++++ Source material ++++

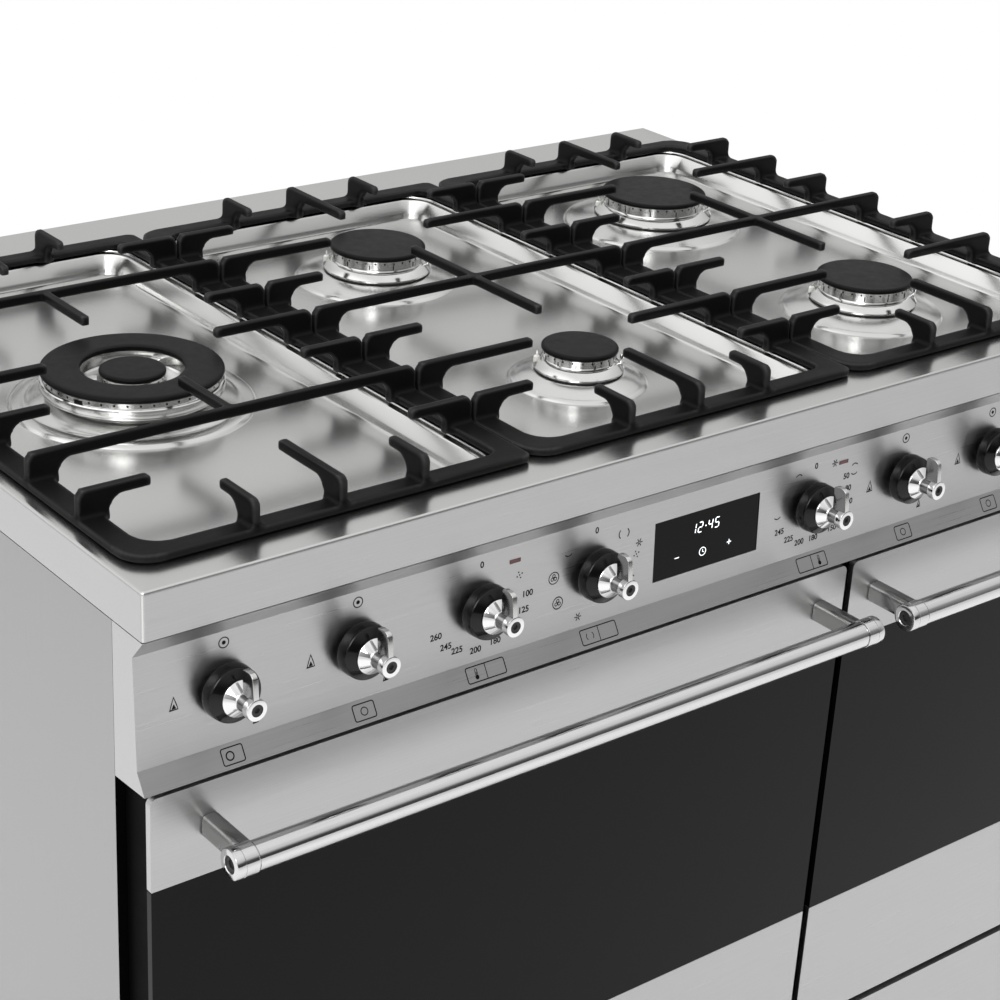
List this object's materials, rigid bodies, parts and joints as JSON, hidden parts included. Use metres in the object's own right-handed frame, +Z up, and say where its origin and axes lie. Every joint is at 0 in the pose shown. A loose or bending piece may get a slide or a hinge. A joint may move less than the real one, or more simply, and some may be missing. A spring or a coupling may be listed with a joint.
{
  "type": "range cooker with double oven",
  "caption": "Free-standing brushed steel range cooker: gas hob with cast-iron pan supports over a wide and a narrow oven with bar handles, lever knobs, a clock and a storage drawer.",
  "frame": {"origin": "on the floor, in the middle of the cooker's overall width and depth, handles and gas inlet included", "axes": "+Z up, -Y towards the cook who stands in front, +X to that person's right along the front"},
  "size_m": [0.9, 0.6672, 0.924],
  "materials": {
    "brushed_steel": "brushed",
    "chrome": "polished",
    "cast_iron": "matt enamel",
    "black_enamel": "satin enamel",
    "oven_enamel": "gloss enamel",
    "black_glass": "polished",
    "burner_aluminium": "machined",
    "galvanised_steel": "galvanised",
    "black_plastic": "gloss",
    "brass": "plain"
  },
  "bodies": {
    "casing": {"side_panel_left": "brushed_steel", "side_panel_right": "brushed_steel", "back_panel": "galvanised_steel", "front_frame": "black_enamel", "base_tray": "galvanised_steel", "foot_front_left": "brushed_steel", "foot_rear_left": "brushed_steel", "foot_front_right": "brushed_steel", "foot_rear_right": "brushed_steel", "hob_top": "brushed_steel", "control_panel": "brushed_steel", "clock_display": "black_glass", "gas_rail": "brass", "oven_switches": "galvanised_steel", "burner_front_centre": "burner_aluminium", "burner_rear_centre": "burner_aluminium", "burner_front_right": "burner_aluminium", "burner_rear_right": "burner_aluminium", "burner_wok": "burner_aluminium", "main_oven_cavity": "oven_enamel", "main_door_hinge": "galvanised_steel", "side_oven_cavity": "oven_enamel", "side_door_hinge": "galvanised_steel"},
    "main_door": {"main_door_top_trim": "brushed_steel", "main_door_glass": "black_glass", "main_door_bottom_trim": "brushed_steel", "main_door_liner": "black_enamel", "main_door_handle": "brushed_steel"},
    "side_door": {"side_door_top_trim": "brushed_steel", "side_door_glass": "black_glass", "side_door_bottom_trim": "brushed_steel", "side_door_liner": "black_enamel", "side_door_handle": "brushed_steel"},
    "main_rack": {"main_oven_rack": "chrome"},
    "side_rack": {"side_oven_rack": "chrome"},
    "fan": {"main_oven_fan": "galvanised_steel"},
    "drawer": {"drawer_front": "brushed_steel", "drawer_box": "galvanised_steel"},
    "support_left": {"pan_support_left": "cast_iron"},
    "support_centre": {"pan_support_centre": "cast_iron"},
    "support_right": {"pan_support_right": "cast_iron"},
    "cap_front_centre": {"burner_cap_front_centre": "black_enamel"},
    "cap_rear_centre": {"burner_cap_rear_centre": "black_enamel"},
    "cap_front_right": {"burner_cap_front_right": "black_enamel"},
    "cap_rear_right": {"burner_cap_rear_right": "black_enamel"},
    "cap_wok_ring": {"burner_cap_wok_ring": "black_enamel"},
    "cap_wok_centre": {"burner_cap_wok_centre": "black_enamel"},
    "collar_gas_left": {"knob_collar_gas_left": "black_plastic"},
    "lever_gas_left": {"knob_lever_gas_left": "chrome"},
    "collar_gas_rear_centre": {"knob_collar_gas_rear_centre": "black_plastic"},
    "lever_gas_rear_centre": {"knob_lever_gas_rear_centre": "chrome"},
    "knob_main_oven_heat": {"knob_main_oven_heat": "chrome"},
    "knob_main_oven_mode": {"knob_main_oven_mode": "chrome"},
    "knob_side_oven": {"knob_side_oven": "chrome"},
    "collar_gas_front_centre": {"knob_collar_gas_front_centre": "black_plastic"},
    "lever_gas_front_centre": {"knob_lever_gas_front_centre": "chrome"},
    "collar_gas_rear_right": {"knob_collar_gas_rear_right": "black_plastic"},
    "lever_gas_rear_right": {"knob_lever_gas_rear_right": "chrome"},
    "collar_gas_front_right": {"knob_collar_gas_front_right": "black_plastic"},
    "lever_gas_front_right": {"knob_lever_gas_front_right": "chrome"}
  },
  "joints": [
    {"name": "main_door_hinge", "type": "hinge", "parent": "casing", "child": "main_door", "pos_m": [-0.154, -0.26635, 0.355], "axis": [1, 0, 0], "range_deg": [0, 90]},
    {"name": "side_door_hinge", "type": "hinge", "parent": "casing", "child": "side_door", "pos_m": [0.2955, -0.26635, 0.355], "axis": [1, 0, 0], "range_deg": [0, 90]},
    {"name": "main_rack_slide", "type": "slide", "parent": "casing", "child": "main_rack", "axis": [0, -1, 0], "range_m": [0, 0.028]},
    {"name": "side_rack_slide", "type": "slide", "parent": "casing", "child": "side_rack", "axis": [0, -1, 0], "range_m": [0, 0.028]},
    {"name": "fan_spin", "type": "hinge", "parent": "casing", "child": "fan", "pos_m": [-0.154, 0.14965, 0.552], "axis": [0, 1, 0], "continuous": true},
    {"name": "drawer_slide", "type": "slide", "parent": "casing", "child": "drawer", "axis": [0, -1, 0], "range_m": [0, 0.34]},
    {"name": "support_left_lift", "type": "slide", "parent": "casing", "child": "support_left", "axis": [0, 0, 1], "range_m": [0, 0.06]},
    {"name": "support_centre_lift", "type": "slide", "parent": "casing", "child": "support_centre", "axis": [0, 0, 1], "range_m": [0, 0.06]},
    {"name": "support_right_lift", "type": "slide", "parent": "casing", "child": "support_right", "axis": [0, 0, 1], "range_m": [0, 0.06]},
    {"name": "cap_front_centre_lift", "type": "slide", "parent": "casing", "child": "cap_front_centre", "axis": [0, 0, 1], "range_m": [0, 0.03]},
    {"name": "cap_rear_centre_lift", "type": "slide", "parent": "casing", "child": "cap_rear_centre", "axis": [0, 0, 1], "range_m": [0, 0.03]},
    {"name": "cap_front_right_lift", "type": "slide", "parent": "casing", "child": "cap_front_right", "axis": [0, 0, 1], "range_m": [0, 0.03]},
    {"name": "cap_rear_right_lift", "type": "slide", "parent": "casing", "child": "cap_rear_right", "axis": [0, 0, 1], "range_m": [0, 0.03]},
    {"name": "cap_wok_ring_lift", "type": "slide", "parent": "casing", "child": "cap_wok_ring", "axis": [0, 0, 1], "range_m": [0, 0.03]},
    {"name": "cap_wok_centre_lift", "type": "slide", "parent": "casing", "child": "cap_wok_centre", "axis": [0, 0, 1], "range_m": [0, 0.03]},
    {"name": "gas_left_push", "type": "slide", "parent": "casing", "child": "collar_gas_left", "axis": [0, 0.9989, -0.0469], "range_m": [0, 0.003], "stiffness_N_per_m": 1500, "springref_m": -0.001},
    {"name": "gas_left_turn", "type": "hinge", "parent": "collar_gas_left", "child": "lever_gas_left", "pos_m": [-0.389, -0.27011, 0.816], "axis": [0, -0.9989, 0.0469], "range_deg": [0, 225]},
    {"name": "gas_rear_centre_push", "type": "slide", "parent": "casing", "child": "collar_gas_rear_centre", "axis": [0, 0.9989, -0.0469], "range_m": [0, 0.003], "stiffness_N_per_m": 1500, "springref_m": -0.001},
    {"name": "gas_rear_centre_turn", "type": "hinge", "parent": "collar_gas_rear_centre", "child": "lever_gas_rear_centre", "pos_m": [-0.293, -0.27011, 0.816], "axis": [0, -0.9989, 0.0469], "range_deg": [0, 225]},
    {"name": "main_oven_heat_turn", "type": "hinge", "parent": "casing", "child": "knob_main_oven_heat", "pos_m": [-0.197, -0.27011, 0.816], "axis": [0, -0.9989, 0.0469], "range_deg": [-250, 0]},
    {"name": "main_oven_mode_turn", "type": "hinge", "parent": "casing", "child": "knob_main_oven_mode", "pos_m": [-0.101, -0.27011, 0.816], "axis": [0, -0.9989, 0.0469], "range_deg": [-315, 0]},
    {"name": "side_oven_turn", "type": "hinge", "parent": "casing", "child": "knob_side_oven", "pos_m": [0.101, -0.27011, 0.816], "axis": [0, -0.9989, 0.0469], "range_deg": [-280, 0]},
    {"name": "gas_front_centre_push", "type": "slide", "parent": "casing", "child": "collar_gas_front_centre", "axis": [0, 0.9989, -0.0469], "range_m": [0, 0.003], "stiffness_N_per_m": 1500, "springref_m": -0.001},
    {"name": "gas_front_centre_turn", "type": "hinge", "parent": "collar_gas_front_centre", "child": "lever_gas_front_centre", "pos_m": [0.197, -0.27011, 0.816], "axis": [0, -0.9989, 0.0469], "range_deg": [0, 225]},
    {"name": "gas_rear_right_push", "type": "slide", "parent": "casing", "child": "collar_gas_rear_right", "axis": [0, 0.9989, -0.0469], "range_m": [0, 0.003], "stiffness_N_per_m": 1500, "springref_m": -0.001},
    {"name": "gas_rear_right_turn", "type": "hinge", "parent": "collar_gas_rear_right", "child": "lever_gas_rear_right", "pos_m": [0.293, -0.27011, 0.816], "axis": [0, -0.9989, 0.0469], "range_deg": [0, 225]},
    {"name": "gas_front_right_push", "type": "slide", "parent": "casing", "child": "collar_gas_front_right", "axis": [0, 0.9989, -0.0469], "range_m": [0, 0.003], "stiffness_N_per_m": 1500, "springref_m": -0.001},
    {"name": "gas_front_right_turn", "type": "hinge", "parent": "collar_gas_front_right", "child": "lever_gas_front_right", "pos_m": [0.389, -0.27011, 0.816], "axis": [0, -0.9989, 0.0469], "range_deg": [0, 225]}
  ]
}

++++

**Work to do**: Search the lines for the string "joints" and copy every line that has it.

**Response**:
List this object's materials, rigid bodies, parts and joints as JSON, hidden parts included. Use metres in the object's own right-handed frame, +Z up, and say where its origin and axes lie. Every joint is at 0 in the pose shown. A loose or bending piece may get a slide or a hinge. A joint may move less than the real one, or more simply, and some may be missing. A spring or a coupling may be listed with a joint.
  "joints": [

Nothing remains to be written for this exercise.